Lower GST rates are expected to increase consumer spending, which in turn will boost sales, enhance industrial growth, and accelerate economic progress. More sales will also generate higher revenue for the government despite lower rates, creating a positive cycle of growth. Additionally, rising demand is likely to create more job opportunities, paving the way for youth employment.

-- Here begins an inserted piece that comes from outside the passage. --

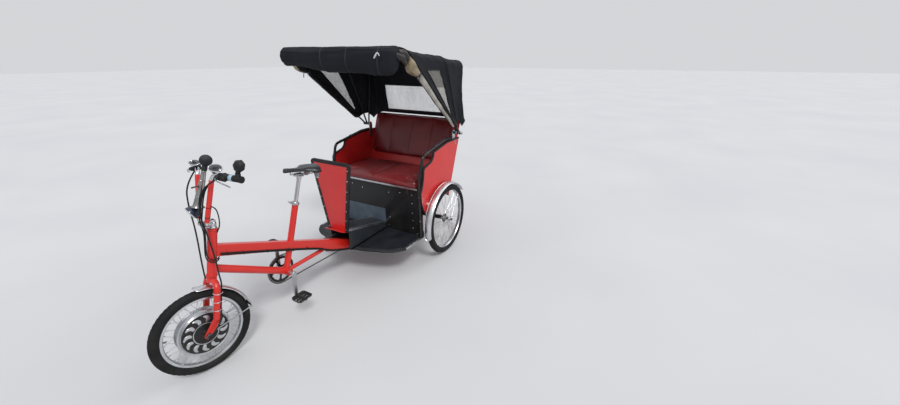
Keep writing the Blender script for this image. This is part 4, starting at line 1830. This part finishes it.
# Stage, light and camera
floor_mesh = bpy.data.meshes.new("floor")
floor_mesh.from_pydata([(-60, -60, 0), (60, -60, 0), (60, 60, 0), (-60, 60, 0)], [], [(0, 1, 2, 3)])
floor = add_object("floor", floor_mesh)
ground = Graph("floor_plain")
tone = ground.span(ground.noise(0.6, 2.0), 0.3, 0.7)
ground.feed(ground.shader.inputs["Base Color"], ground.mix(tone, (0.6, 0.6, 0.6), (0.56, 0.56, 0.57)))
ground.shader.inputs["Roughness"].default_value = 0.9
floor_mesh.materials.append(ground.material)

# World: soft from above and dimmer at the horizon. The camera sees one pale tone.
world = bpy.data.worlds.new("studio")
bpy.context.scene.world = world
world.use_nodes = True
nodes, links = world.node_tree.nodes, world.node_tree.links
seen = nodes.new("ShaderNodeTexCoord")
height = nodes.new("ShaderNodeSeparateXYZ")
links.new(seen.outputs["Generated"], height.inputs[0])
glow = nodes.new("ShaderNodeMapRange")
for key, value in (("From Min", -0.1), ("From Max", 0.9), ("To Min", 0.34), ("To Max", 0.95)):
    glow.inputs[key].default_value = value
links.new(height.outputs[2], glow.inputs["Value"])
light = nodes["Background"]
light.inputs["Color"].default_value = (0.92, 0.95, 1.0, 1)
links.new(glow.outputs[0], light.inputs["Strength"])
plain = nodes.new("ShaderNodeBackground")
plain.inputs["Color"].default_value = (0.66, 0.67, 0.69, 1)
path = nodes.new("ShaderNodeLightPath")
pick = nodes.new("ShaderNodeMixShader")
links.new(path.outputs["Is Camera Ray"], pick.inputs[0])
links.new(light.outputs[0], pick.inputs[1])
links.new(plain.outputs[0], pick.inputs[2])
links.new(pick.outputs[0], nodes["World Output"].inputs[0])

SUNS = (
    # name, where it shines from, strength, width in degrees
    ("key", (2.2, 2.6, 4.2), 1.55, 14),
    ("fill", (-3.0, 2.0, 2.6), 0.45, 40),
)
for name, place, strength, wide in SUNS:
    lamp = bpy.data.lights.new(name, "SUN")
    lamp.energy = strength
    lamp.angle = radians(wide)
    shine = add_object(name, lamp)
    shine.location = place
    shine.rotation_euler = (-Vector(place)).to_track_quat("-Z", "Y").to_euler()

camera_data = bpy.data.cameras.new("camera")
camera_data.lens = 14.256
camera_data.sensor_width = 36
camera = add_object("camera", camera_data)
camera.location = (1.819, 2.034, 1.733)
camera.rotation_euler = Vector((-0.8150, -0.4392, -0.3781)).to_track_quat("-Z", "Y").to_euler()
bpy.context.scene.camera = camera
bpy.context.scene.view_settings.view_transform = "Standard"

As per the Union Budget estimates, India’s GDP growth for 2025–26 is projected between 6.3% and 6.8%. If the festival season witnesses bumper sales, GDP growth could surpass these projections. With sustained reforms and rising demand, India is well on track to achieve the $5 trillion economy milestone and emerge as the third-largest economy globally by 2028.
Conclusion
The ongoing economic and GST reforms are already delivering positive results. GST 2.0, with its growth-oriented and citizen-friendly structure, is poised to be a gateway to a New India – a Developed India.